Task description: Print exactly those lines that run from the beginning of the data to the line bearing "bpy.context.scene.collection.objects.link(empty)", inclusive.

Data:

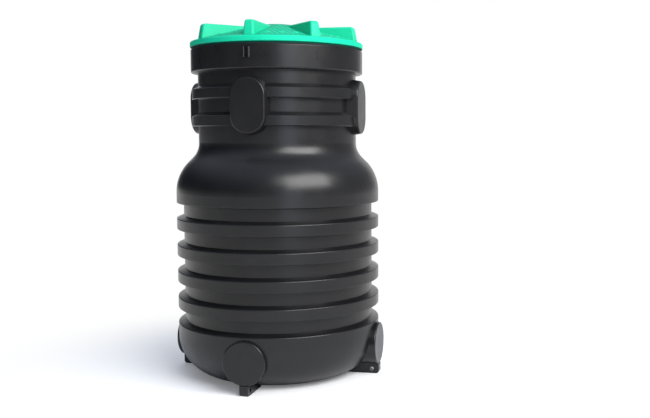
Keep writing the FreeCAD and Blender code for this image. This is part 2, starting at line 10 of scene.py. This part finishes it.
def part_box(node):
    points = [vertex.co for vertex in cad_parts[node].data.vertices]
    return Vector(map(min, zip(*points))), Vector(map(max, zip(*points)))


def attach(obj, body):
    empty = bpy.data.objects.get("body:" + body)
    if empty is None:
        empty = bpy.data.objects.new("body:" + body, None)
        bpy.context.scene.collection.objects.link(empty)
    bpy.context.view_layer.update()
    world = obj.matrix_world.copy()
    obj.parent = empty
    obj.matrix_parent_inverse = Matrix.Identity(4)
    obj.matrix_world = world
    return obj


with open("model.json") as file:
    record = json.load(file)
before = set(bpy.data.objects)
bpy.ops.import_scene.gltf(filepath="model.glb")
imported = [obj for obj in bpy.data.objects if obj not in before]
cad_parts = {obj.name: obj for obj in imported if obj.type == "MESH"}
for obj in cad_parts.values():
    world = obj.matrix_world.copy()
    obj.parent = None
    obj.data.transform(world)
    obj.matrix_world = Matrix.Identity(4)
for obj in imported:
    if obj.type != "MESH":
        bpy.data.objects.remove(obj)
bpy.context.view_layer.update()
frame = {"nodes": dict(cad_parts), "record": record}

# The photograph's view, as fitted to the ring edges of the tank
IMAGE_WIDTH = 650
FOCAL_PIXELS = 863.316
SENSOR_WIDTH = 36.0
CAMERA_DISTANCE = 4.3789
CAMERA_HEIGHT = 1.190
CAMERA_AZIMUTH = math.radians(19.0)
CAMERA_YAW = math.radians(7.727)
CAMERA_PITCH = math.radians(4.538)
# The picture is a crop, so its optical axis isn't in its middle
AXIS_RIGHT_PIXELS = 70.79
AXIS_DOWN_PIXELS = -6.80

WHITE = (1.0, 1.0, 1.0, 1.0)
WARM = (1.0, 0.99, 0.97)
BLUISH = (0.72, 0.82, 1.0)
SKYLIGHT = (0.90, 0.95, 1.0)

# The room as it shows in reflections, where its sides are shares of the way from left to right
LEFT_SIDE = 0.15
MIDDLE = 0.5
RIGHT_SIDE = 0.85
ROOM_LEFT = (0.020, 0.024, 0.034, 1.0)
ROOM_FRONT = (0.20, 0.21, 0.24, 1.0)
ROOM_RIGHT = (0.32, 0.32, 0.34, 1.0)
# Its ceiling, from low to high, and its wall, which is white only close to straight behind the tank
CEILING = (0.50, 0.55, 0.66, 1.0)
CEILING_START = 0.62
CEILING_FULL = 0.95
WALL_AZIMUTH = 172.0
WALL_START = 0.925
WALL_FULL = 0.955

# The floor, the light that the camera alone sees it give, and where it turns into plain white
FLOOR_HALF_SIZE = 30.0
FLOOR_WHITE = (0.96, 0.965, 0.975, 1.0)
FLOOR_LIFT = 0.15
FADE_START = 0.6
FADE_END = 1.7

# Numbers of the sockets of a Mix node that mixes colours
MIX_FACTOR = 0
MIX_FIRST = 6
MIX_SECOND = 7
MIX_RESULT = 2

# Patterns of the moulded plastic, as how many of their features fit in a metre
CLOUDS = 5.0
SMUDGES = 14.0
WAVES = 7.0
ORANGE_PEEL = 420.0
PLASTIC_IOR = 1.5
ROUGHNESS_SPREAD = 0.04

# The lid as packed: a plate that slopes from the flat hub to the lip, with ribs from the hub,
# and under the lip a flange that is set back
LID_LOW, LID_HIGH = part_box("lid_cover")
LID_RADIUS = LID_HIGH[0]
LID_TOP = LID_HIGH[2]
FLANGE_HEIGHT = 0.005
FLANGE_SETBACK = 0.008
LIP_BOTTOM = LID_LOW[2] + FLANGE_HEIGHT
FLANGE_RADIUS = LID_RADIUS - FLANGE_SETBACK
HUB_RADIUS = 0.080
PLATE_FALL = 0.093
RIB_COUNT = 8
RIB_STEP = 2 * math.pi / RIB_COUNT
RIB_HALF_WIDTH = 0.031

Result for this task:
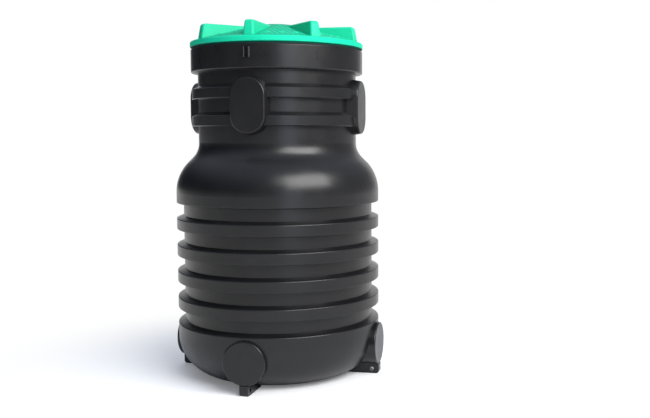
Keep writing the FreeCAD and Blender code for this image. This is part 2, starting at line 10 of scene.py. This part finishes it.
def part_box(node):
    points = [vertex.co for vertex in cad_parts[node].data.vertices]
    return Vector(map(min, zip(*points))), Vector(map(max, zip(*points)))


def attach(obj, body):
    empty = bpy.data.objects.get("body:" + body)
    if empty is None:
        empty = bpy.data.objects.new("body:" + body, None)
        bpy.context.scene.collection.objects.link(empty)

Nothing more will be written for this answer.